*What the task requires*.
Beginning with the first line of the data below, extract each line up to and including the one containing "hole=55.5, depth=61.2, wall=1.9)". Copy them exactly and add nothing.

*Exercise data*.

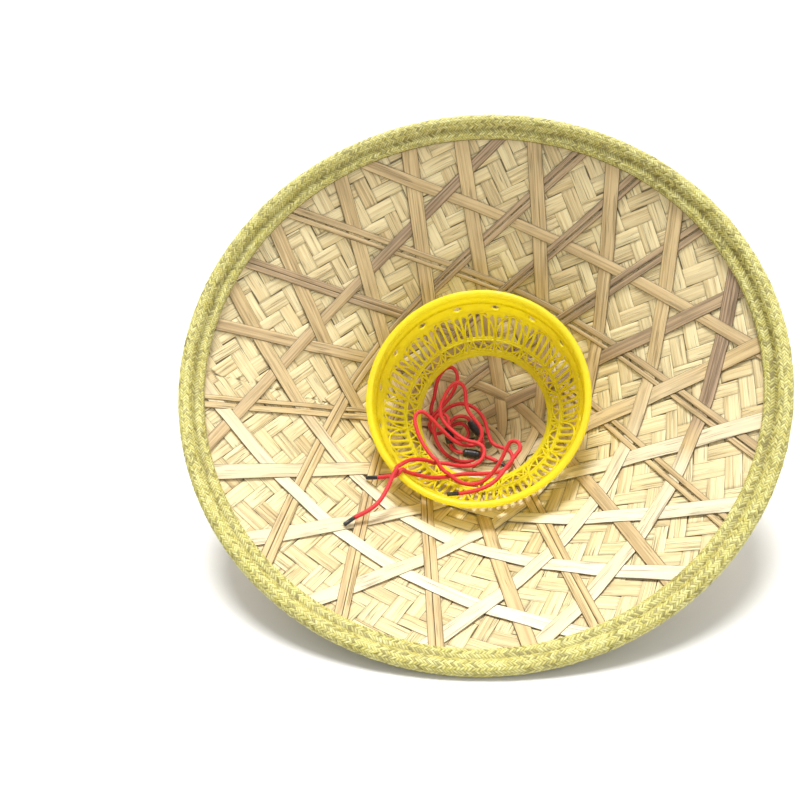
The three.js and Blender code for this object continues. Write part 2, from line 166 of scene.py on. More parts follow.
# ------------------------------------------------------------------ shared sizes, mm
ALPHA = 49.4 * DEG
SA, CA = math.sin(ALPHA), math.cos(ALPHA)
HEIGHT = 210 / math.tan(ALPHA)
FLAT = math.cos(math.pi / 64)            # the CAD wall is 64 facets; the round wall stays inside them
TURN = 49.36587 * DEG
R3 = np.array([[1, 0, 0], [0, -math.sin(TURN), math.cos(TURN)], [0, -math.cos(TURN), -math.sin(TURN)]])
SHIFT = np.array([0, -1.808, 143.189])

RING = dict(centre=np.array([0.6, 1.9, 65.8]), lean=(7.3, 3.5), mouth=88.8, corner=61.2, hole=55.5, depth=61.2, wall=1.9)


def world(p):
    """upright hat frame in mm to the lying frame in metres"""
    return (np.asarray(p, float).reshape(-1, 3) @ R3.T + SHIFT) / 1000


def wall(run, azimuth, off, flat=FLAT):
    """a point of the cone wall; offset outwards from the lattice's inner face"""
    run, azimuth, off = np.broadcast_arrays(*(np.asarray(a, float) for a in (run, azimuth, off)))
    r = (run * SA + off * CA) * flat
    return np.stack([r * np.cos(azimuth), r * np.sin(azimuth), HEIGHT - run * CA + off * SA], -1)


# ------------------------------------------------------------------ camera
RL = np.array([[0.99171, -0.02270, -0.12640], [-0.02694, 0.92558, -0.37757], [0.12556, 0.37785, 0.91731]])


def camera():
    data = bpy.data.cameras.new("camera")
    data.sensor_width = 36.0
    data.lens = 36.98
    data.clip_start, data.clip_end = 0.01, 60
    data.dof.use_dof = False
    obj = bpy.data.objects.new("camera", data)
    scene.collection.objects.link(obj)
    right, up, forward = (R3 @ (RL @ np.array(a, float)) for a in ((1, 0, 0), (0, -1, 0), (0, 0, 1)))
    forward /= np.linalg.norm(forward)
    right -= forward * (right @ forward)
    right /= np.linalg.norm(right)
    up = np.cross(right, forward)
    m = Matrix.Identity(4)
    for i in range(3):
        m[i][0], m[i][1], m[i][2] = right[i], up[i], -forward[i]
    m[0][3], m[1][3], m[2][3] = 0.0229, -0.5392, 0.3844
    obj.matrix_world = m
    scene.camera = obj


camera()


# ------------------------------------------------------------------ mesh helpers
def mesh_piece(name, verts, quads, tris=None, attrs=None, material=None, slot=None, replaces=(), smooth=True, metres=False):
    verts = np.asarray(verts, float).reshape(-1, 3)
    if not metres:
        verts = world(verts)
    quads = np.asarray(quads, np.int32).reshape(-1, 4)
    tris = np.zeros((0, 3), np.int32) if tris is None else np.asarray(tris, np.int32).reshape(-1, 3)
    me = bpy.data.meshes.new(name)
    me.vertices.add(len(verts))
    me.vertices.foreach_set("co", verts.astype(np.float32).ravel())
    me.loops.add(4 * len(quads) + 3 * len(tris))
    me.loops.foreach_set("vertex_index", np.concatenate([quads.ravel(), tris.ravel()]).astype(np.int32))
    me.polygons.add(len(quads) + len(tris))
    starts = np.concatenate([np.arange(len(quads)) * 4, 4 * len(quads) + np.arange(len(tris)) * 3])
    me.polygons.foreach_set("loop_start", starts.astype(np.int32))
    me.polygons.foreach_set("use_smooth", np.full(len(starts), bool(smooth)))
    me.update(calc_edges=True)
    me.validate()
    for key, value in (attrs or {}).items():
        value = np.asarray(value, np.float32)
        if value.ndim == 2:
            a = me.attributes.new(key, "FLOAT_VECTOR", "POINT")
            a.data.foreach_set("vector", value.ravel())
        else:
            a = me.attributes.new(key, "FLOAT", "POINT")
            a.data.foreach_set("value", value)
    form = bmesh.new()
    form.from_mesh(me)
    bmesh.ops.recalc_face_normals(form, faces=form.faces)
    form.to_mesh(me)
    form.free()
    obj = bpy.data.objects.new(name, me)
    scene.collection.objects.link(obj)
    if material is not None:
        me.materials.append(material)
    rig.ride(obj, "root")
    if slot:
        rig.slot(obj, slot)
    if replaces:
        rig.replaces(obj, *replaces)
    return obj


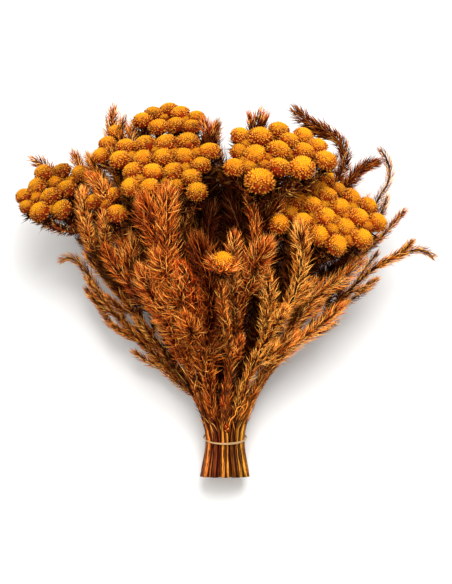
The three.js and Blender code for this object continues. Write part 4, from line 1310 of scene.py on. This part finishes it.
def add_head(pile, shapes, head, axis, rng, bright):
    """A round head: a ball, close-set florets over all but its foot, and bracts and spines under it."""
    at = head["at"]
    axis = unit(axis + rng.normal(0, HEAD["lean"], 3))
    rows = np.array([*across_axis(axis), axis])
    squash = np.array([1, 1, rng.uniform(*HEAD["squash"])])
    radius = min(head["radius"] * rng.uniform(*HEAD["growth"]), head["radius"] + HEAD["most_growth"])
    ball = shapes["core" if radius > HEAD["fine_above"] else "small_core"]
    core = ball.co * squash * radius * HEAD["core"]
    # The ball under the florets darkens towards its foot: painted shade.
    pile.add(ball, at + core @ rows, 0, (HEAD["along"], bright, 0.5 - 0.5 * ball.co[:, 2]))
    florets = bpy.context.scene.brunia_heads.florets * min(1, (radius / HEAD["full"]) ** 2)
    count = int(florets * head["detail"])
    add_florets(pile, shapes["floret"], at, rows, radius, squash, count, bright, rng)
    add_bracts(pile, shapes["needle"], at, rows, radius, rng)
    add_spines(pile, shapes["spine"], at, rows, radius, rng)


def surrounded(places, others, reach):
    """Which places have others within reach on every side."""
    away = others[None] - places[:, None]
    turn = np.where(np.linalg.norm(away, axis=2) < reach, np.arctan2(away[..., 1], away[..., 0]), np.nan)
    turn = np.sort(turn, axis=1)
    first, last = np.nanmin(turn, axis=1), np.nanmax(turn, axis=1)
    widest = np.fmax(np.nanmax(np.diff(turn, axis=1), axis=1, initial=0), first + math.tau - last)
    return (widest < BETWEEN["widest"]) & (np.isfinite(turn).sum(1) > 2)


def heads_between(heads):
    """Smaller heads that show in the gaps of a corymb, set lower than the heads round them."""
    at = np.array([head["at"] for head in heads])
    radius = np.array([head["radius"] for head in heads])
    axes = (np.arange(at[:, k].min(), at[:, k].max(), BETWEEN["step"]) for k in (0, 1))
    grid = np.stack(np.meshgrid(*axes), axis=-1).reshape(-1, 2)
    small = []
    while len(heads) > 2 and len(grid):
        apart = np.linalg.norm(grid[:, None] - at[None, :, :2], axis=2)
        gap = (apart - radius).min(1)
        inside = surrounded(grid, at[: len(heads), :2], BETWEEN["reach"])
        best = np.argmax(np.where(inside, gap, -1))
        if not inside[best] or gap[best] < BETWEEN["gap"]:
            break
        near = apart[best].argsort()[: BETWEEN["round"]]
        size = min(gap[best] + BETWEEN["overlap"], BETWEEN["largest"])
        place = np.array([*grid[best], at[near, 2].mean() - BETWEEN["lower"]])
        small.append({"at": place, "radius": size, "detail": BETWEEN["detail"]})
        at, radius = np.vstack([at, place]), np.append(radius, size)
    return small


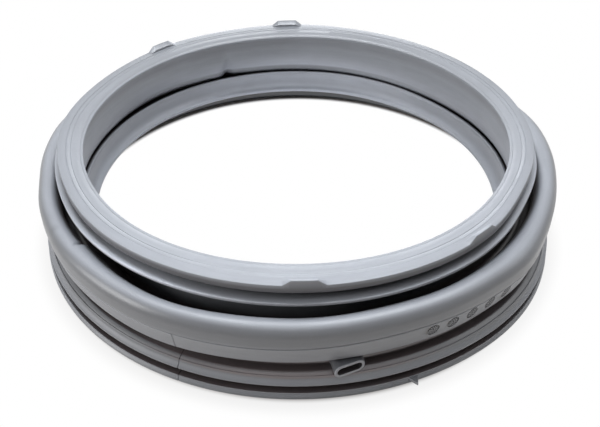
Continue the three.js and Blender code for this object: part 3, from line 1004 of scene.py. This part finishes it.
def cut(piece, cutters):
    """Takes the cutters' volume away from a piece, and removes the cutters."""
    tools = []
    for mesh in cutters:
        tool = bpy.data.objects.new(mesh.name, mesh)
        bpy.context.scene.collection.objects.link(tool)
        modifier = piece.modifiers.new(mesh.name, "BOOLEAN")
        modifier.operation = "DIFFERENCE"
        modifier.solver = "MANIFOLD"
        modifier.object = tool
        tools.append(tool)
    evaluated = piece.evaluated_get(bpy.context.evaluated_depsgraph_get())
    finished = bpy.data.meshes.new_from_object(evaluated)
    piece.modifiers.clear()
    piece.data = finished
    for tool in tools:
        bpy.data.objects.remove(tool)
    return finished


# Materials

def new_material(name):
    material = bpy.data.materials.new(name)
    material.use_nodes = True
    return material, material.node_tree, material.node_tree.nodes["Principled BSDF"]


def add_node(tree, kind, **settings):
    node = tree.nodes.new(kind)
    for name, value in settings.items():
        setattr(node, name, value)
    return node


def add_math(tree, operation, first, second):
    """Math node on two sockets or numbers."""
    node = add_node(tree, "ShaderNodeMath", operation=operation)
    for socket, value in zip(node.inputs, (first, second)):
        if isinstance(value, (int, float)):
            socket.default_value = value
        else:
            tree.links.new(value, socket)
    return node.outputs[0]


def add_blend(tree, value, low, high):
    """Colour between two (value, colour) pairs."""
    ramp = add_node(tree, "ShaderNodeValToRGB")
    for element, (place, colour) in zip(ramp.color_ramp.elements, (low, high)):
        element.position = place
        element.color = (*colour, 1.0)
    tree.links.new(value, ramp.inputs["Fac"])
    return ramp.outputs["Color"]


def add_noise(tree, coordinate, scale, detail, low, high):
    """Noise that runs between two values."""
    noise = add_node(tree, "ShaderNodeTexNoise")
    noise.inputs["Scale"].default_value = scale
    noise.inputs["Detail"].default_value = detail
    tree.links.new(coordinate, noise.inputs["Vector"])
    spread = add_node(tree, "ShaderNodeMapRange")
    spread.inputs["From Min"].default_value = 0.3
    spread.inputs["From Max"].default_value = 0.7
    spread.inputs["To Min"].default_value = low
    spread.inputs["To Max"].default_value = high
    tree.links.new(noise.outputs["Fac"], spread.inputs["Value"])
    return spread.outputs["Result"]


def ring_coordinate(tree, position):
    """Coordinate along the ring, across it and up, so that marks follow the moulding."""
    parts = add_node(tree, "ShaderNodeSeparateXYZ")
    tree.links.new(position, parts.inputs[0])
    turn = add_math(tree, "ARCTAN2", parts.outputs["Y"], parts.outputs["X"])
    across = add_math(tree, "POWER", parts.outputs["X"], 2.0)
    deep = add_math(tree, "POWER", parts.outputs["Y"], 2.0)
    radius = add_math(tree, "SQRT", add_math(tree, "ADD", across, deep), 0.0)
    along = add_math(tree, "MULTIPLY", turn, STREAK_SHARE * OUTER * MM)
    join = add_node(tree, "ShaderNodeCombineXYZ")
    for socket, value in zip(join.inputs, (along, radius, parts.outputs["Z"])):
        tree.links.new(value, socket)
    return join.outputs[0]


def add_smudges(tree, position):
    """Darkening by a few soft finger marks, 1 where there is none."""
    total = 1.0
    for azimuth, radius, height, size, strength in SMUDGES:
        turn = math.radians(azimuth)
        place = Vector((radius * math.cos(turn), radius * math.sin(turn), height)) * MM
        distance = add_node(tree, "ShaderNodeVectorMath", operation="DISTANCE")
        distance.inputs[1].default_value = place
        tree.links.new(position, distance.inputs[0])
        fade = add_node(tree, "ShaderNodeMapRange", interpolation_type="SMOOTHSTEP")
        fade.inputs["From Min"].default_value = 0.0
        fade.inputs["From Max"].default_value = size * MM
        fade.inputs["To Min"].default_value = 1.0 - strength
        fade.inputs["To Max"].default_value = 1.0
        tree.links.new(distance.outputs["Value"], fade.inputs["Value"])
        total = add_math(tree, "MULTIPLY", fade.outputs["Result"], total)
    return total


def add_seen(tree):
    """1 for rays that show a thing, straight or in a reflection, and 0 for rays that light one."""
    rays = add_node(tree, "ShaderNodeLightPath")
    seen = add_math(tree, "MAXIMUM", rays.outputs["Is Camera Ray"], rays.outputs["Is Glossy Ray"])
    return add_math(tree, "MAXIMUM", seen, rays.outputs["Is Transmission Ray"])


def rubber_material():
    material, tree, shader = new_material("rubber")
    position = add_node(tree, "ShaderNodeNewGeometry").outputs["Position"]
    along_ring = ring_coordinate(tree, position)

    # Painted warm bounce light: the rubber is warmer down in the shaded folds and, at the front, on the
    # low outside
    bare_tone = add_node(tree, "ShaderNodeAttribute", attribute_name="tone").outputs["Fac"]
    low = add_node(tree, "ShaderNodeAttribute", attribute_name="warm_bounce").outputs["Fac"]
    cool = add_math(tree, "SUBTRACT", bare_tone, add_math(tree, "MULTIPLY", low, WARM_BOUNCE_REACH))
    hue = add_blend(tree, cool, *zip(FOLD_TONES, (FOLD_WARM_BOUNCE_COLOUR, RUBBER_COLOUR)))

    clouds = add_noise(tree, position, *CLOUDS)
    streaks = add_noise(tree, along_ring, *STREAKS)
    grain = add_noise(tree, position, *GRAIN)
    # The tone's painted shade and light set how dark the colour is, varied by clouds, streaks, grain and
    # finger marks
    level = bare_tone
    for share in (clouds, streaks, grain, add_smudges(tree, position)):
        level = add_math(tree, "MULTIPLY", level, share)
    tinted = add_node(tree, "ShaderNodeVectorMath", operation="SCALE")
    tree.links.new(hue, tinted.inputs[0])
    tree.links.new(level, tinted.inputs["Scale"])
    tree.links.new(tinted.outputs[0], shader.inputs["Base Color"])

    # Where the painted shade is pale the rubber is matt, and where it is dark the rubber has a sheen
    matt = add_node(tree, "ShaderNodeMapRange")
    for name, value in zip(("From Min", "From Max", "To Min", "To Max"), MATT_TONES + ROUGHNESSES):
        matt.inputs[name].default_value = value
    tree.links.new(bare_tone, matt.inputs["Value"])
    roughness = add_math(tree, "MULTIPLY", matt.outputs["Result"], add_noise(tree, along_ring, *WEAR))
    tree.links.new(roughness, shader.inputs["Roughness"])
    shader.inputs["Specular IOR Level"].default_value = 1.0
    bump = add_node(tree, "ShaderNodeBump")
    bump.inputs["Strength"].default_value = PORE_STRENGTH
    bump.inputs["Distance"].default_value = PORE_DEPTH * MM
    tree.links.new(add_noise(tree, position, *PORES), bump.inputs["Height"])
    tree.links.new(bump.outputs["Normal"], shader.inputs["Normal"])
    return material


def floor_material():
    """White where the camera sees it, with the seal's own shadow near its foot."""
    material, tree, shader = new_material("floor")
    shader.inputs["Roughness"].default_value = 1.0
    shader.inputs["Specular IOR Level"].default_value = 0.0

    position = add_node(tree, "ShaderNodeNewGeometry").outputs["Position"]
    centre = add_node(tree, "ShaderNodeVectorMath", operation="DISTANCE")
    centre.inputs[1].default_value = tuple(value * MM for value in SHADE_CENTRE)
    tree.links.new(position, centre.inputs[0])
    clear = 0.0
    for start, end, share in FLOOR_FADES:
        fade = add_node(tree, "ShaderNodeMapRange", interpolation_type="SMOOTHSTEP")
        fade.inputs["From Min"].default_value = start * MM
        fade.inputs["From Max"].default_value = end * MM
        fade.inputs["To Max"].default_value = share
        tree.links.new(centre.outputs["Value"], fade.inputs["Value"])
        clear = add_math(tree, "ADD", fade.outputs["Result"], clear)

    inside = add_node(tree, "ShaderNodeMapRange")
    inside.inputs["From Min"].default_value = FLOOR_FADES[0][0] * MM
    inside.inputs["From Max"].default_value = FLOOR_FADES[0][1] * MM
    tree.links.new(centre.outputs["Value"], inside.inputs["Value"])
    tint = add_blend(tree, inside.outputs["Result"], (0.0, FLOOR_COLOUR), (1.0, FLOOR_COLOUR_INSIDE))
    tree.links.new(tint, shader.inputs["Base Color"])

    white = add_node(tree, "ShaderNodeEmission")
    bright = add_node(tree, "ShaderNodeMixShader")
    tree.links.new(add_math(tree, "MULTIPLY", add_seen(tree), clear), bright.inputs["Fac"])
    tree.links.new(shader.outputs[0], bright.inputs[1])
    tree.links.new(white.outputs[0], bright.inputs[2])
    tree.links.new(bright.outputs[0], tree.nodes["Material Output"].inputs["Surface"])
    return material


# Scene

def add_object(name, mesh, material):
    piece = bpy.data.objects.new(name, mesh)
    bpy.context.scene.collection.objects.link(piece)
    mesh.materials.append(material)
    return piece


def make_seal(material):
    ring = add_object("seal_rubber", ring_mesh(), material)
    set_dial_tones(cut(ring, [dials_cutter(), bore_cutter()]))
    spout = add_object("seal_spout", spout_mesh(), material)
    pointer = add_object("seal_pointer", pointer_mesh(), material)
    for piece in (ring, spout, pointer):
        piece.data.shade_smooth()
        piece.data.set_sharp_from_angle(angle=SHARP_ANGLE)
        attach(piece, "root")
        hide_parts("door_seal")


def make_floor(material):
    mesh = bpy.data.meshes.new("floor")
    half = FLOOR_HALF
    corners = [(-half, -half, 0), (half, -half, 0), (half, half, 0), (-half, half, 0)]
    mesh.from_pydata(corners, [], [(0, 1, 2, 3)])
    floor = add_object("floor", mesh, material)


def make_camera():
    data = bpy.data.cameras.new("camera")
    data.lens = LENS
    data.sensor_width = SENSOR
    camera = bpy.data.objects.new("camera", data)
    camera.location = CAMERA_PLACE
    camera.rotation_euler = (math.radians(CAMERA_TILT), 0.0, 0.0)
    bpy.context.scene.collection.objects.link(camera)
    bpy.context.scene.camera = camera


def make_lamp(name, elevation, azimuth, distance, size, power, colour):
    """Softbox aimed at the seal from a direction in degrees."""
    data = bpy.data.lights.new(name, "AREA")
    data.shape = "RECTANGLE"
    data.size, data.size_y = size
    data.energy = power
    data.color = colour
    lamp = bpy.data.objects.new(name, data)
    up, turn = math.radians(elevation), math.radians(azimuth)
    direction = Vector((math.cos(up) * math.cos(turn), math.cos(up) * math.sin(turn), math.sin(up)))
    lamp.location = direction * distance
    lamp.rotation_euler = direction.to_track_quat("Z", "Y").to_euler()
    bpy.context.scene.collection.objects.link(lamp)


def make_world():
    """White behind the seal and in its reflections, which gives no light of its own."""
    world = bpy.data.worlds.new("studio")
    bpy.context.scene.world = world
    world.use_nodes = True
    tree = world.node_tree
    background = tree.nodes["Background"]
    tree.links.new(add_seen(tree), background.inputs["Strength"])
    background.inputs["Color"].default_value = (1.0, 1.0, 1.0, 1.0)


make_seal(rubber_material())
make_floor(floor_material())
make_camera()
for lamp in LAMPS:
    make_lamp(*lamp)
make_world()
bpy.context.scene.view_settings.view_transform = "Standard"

*Solution to this task*.
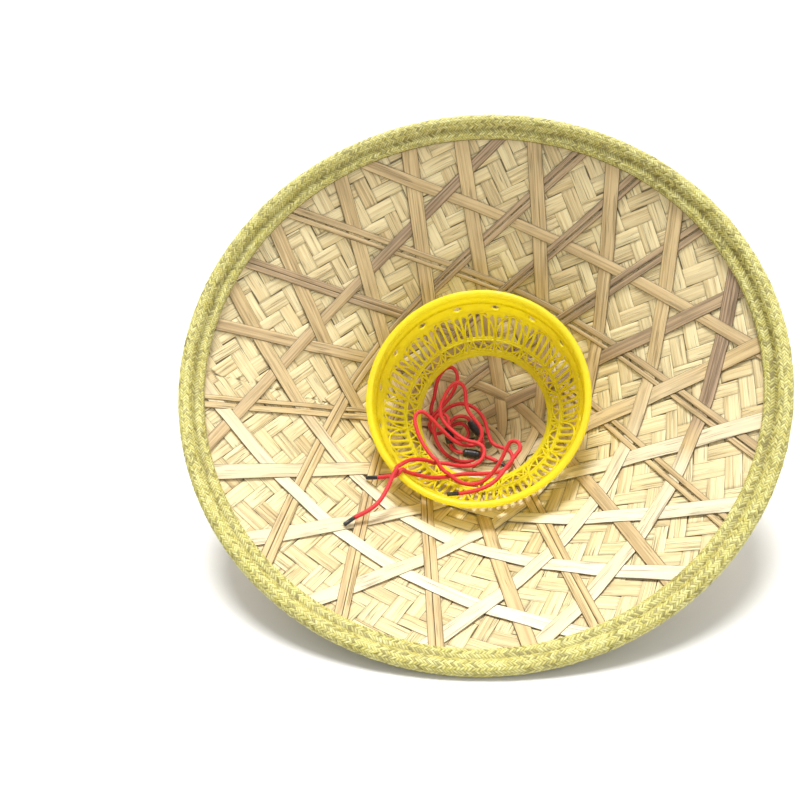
The three.js and Blender code for this object continues. Write part 2, from line 166 of scene.py on. More parts follow.
# ------------------------------------------------------------------ shared sizes, mm
ALPHA = 49.4 * DEG
SA, CA = math.sin(ALPHA), math.cos(ALPHA)
HEIGHT = 210 / math.tan(ALPHA)
FLAT = math.cos(math.pi / 64)            # the CAD wall is 64 facets; the round wall stays inside them
TURN = 49.36587 * DEG
R3 = np.array([[1, 0, 0], [0, -math.sin(TURN), math.cos(TURN)], [0, -math.cos(TURN), -math.sin(TURN)]])
SHIFT = np.array([0, -1.808, 143.189])

RING = dict(centre=np.array([0.6, 1.9, 65.8]), lean=(7.3, 3.5), mouth=88.8, corner=61.2, hole=55.5, depth=61.2, wall=1.9)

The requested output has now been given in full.